FXStreet (Łódź) - The Goldman Sachs team of analysts believe that there are three main scenarios regarding the future of the global economy in the post- crisis environment.

Key quotes

"Seven years after the start of the financial crisis, economic and financial conditions remain far from normal. In the ‘Wonderland’ of near-zero interest rates, many of the traditional relationships that have governed the way in which markets and cycles evolve have broken; the value of historical analysis has weakened."

"There are three main paths from here, in our view: a ‘secular stagnation’ scenario, a ‘sustained
moderation’ and a ‘normalisation’ based on a new global growth engine (driven by restructuring, the
US energy revolution and/or a major consumption shift in China). The first is broadly better for bondsthan equities, while the second is better for equities than bonds. ‘Normalisation’ would be very good for equities and negative for bonds."

"A stagnation scenario would keep bond yields lower for longer. Financials would likely underperform alongside domestically focused companies, particularly in Europe. In a moderation scenario, we would expect the scarcity of growth and income to drive returns. Growth stocks would likely re-rate further, while companies with reasonable yields and dividend growth prospects should perform well.‘Normalisation’ would be best for equities and benefit cyclicals and financials in particular."

"Markets seem to be pricing in a growing probability of stagnation, particularly in Europe. Conditions do not have to improve much to imply reasonable returns in equities. If, as we expect, growth expectations stabilise, the perception of a ‘risky’ asset might shift to fixed income given that risk premia are so low and yields have overshot fundamentals, in our view."
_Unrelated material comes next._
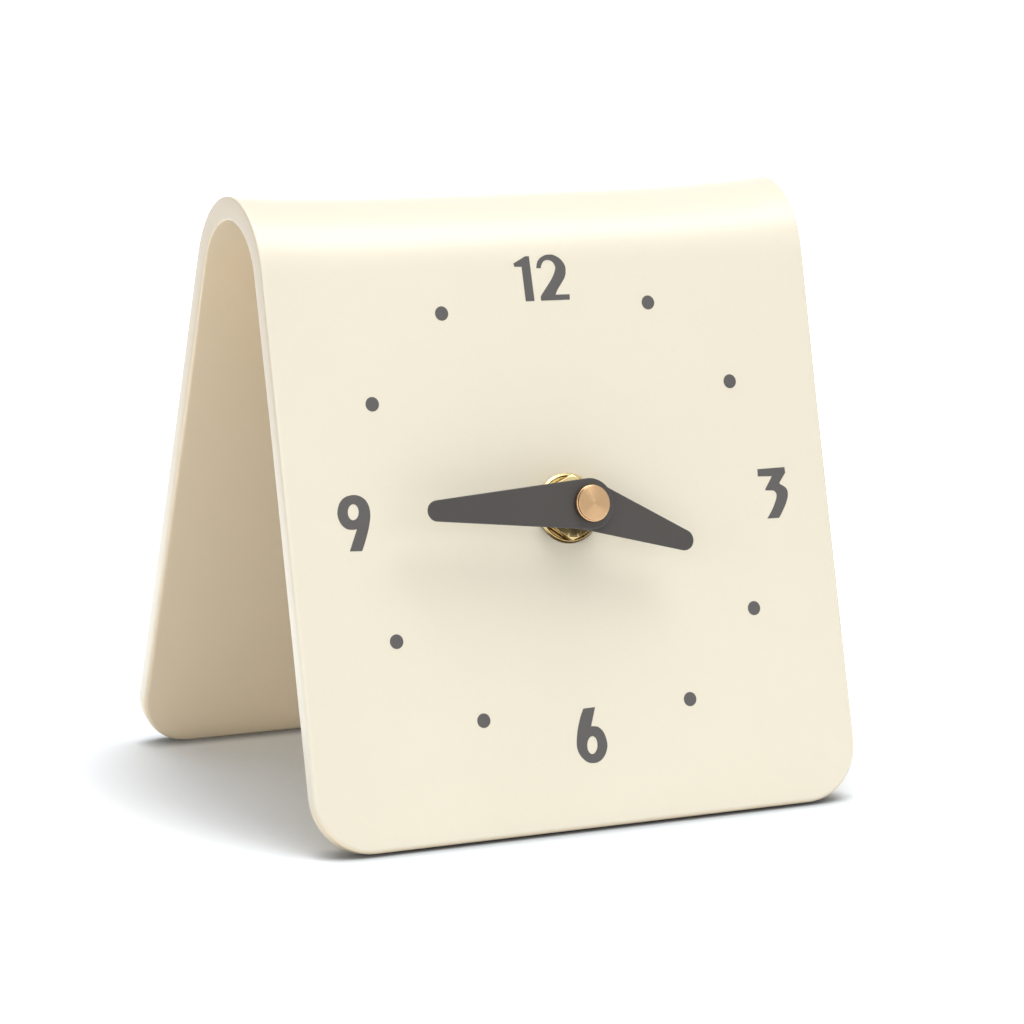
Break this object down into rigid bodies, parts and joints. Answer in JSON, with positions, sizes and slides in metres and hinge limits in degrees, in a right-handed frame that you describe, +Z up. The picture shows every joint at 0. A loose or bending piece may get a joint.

"We see sustained moderation as the most likely scenario for the global market, with moderate
stagnation in Europe. Equities should continue to outperform bonds, but with much lower absolute
returns than enjoyed since 2010. This global ‘moderation’ may continue for some years. It is likely to end as a result of either: (1) the bursting of a bond bubble as interest rates finally start to rise; or (2) significant further valuation expansion of equities (reducing long-term returns)."

"Despite the recent spike, the trend of volatility is likely to remain low given macro stability and
regulation – volatility tends to be affected by recent experience, but is also related to valuations. With low macro volatility, it is unlikely that market volatility will rise significantly and in a sustained way until valuations become stretched."